>> BEGIN

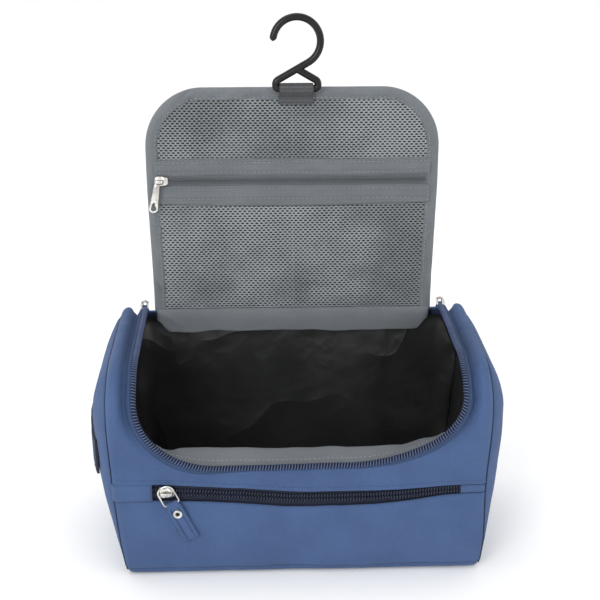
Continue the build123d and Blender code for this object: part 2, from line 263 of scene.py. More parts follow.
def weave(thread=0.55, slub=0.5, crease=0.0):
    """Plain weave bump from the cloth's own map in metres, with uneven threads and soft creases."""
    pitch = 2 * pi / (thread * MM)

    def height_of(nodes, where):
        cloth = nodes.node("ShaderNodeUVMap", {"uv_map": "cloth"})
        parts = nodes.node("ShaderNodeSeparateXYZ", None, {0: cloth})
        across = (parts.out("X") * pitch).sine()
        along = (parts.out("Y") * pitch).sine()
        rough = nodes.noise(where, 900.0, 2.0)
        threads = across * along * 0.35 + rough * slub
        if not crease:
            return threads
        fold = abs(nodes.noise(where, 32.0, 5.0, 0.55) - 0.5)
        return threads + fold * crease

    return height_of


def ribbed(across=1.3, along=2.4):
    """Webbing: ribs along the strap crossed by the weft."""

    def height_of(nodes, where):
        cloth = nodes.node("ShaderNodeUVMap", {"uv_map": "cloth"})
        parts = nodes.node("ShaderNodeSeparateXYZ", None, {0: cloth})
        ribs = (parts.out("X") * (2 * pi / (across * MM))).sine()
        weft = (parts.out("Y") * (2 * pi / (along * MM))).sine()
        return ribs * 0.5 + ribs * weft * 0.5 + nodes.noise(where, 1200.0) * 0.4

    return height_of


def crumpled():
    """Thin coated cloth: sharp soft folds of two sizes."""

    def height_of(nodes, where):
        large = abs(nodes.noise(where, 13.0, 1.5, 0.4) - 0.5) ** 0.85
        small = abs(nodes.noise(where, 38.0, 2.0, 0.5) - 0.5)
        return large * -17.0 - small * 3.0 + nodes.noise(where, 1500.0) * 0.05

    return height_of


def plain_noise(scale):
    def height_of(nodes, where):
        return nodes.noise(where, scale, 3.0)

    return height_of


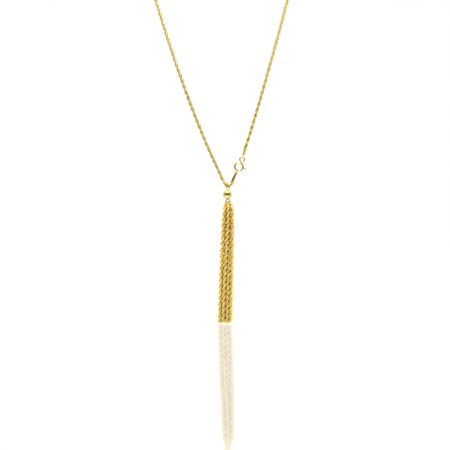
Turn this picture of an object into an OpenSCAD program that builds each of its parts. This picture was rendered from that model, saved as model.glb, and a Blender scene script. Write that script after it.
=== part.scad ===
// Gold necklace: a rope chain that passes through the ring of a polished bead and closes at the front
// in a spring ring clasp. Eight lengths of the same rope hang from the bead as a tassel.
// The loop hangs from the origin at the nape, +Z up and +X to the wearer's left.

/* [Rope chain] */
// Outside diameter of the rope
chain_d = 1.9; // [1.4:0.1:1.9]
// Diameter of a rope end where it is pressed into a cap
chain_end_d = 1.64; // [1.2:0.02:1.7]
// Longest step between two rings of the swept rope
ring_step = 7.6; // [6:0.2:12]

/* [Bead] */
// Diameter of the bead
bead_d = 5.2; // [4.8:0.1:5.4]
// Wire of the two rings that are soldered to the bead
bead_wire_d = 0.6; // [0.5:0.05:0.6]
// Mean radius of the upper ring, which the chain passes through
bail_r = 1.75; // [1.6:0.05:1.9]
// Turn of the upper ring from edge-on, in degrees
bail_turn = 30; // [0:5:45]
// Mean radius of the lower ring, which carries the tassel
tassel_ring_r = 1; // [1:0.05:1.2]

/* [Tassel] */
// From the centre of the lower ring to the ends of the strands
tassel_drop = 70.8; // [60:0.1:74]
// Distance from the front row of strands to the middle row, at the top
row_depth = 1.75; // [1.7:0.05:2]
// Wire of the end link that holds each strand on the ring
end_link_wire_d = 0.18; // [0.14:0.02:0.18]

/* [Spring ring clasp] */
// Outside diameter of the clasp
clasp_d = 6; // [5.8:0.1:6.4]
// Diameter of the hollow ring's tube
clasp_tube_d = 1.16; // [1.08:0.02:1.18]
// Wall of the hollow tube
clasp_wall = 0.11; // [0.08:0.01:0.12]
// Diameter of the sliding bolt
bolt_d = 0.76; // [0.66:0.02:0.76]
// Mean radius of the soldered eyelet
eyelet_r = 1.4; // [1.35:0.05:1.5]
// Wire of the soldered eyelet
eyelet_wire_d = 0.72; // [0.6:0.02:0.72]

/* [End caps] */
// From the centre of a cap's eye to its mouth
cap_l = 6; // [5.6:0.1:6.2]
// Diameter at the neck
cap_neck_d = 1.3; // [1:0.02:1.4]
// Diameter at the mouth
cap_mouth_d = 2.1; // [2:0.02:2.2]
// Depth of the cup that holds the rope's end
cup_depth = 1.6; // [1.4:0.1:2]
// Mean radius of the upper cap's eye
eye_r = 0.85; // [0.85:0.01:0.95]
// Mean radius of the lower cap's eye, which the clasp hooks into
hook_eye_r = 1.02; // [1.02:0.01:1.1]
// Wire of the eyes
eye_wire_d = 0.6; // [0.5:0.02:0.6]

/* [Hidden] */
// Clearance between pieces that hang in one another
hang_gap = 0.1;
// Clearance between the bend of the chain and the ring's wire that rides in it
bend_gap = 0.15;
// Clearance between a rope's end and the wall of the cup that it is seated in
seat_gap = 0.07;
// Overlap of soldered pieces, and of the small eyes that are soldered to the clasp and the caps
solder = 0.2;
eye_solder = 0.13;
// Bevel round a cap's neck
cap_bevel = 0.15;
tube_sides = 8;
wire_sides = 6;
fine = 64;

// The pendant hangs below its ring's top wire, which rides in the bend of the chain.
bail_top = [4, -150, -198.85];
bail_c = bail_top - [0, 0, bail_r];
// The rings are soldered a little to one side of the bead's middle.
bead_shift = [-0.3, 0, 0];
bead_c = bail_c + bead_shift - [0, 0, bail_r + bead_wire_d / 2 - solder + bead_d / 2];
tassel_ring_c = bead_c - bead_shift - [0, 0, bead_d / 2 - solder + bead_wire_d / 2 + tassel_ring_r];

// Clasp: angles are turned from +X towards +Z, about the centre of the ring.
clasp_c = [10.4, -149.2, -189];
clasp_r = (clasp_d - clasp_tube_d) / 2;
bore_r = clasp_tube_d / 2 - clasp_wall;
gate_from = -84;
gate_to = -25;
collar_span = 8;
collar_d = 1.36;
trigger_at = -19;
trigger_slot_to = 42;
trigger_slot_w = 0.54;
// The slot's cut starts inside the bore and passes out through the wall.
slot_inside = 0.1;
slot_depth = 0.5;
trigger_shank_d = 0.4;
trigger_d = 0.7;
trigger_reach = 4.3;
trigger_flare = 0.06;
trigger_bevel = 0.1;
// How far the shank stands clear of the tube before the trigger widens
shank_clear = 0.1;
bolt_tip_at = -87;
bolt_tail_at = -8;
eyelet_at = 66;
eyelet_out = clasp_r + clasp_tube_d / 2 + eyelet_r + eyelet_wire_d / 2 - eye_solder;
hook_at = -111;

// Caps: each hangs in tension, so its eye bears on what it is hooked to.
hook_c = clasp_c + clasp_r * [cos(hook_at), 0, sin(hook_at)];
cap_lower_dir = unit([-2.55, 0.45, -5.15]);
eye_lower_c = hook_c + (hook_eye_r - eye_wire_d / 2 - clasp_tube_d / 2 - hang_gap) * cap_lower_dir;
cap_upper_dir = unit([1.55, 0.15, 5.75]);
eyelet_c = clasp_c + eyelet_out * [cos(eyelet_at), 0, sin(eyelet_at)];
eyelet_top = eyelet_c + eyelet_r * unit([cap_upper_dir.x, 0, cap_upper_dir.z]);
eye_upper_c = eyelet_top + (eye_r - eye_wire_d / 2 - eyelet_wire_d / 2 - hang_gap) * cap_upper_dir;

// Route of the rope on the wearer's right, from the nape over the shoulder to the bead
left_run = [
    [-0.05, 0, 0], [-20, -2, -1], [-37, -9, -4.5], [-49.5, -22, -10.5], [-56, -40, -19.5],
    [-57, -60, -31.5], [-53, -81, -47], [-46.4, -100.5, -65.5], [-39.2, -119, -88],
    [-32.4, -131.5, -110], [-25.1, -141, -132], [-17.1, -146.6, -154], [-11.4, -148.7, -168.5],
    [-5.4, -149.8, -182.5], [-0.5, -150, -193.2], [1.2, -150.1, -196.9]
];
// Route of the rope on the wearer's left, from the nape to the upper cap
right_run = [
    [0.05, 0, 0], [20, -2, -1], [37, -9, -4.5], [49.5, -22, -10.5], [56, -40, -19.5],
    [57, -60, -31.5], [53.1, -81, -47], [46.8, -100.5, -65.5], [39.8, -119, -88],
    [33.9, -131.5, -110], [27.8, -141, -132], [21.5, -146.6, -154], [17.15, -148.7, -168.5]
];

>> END

• _REQUIRED TASK_: In the entries above, locate every line with the word "into" and copy it.

• _EXERCISE RESULT_:
Turn this picture of an object into an OpenSCAD program that builds each of its parts. This picture was rendered from that model, saved as model.glb, and a Blender scene script. Write that script after it.
// Diameter of a rope end where it is pressed into a cap
// Mean radius of the lower cap's eye, which the clasp hooks into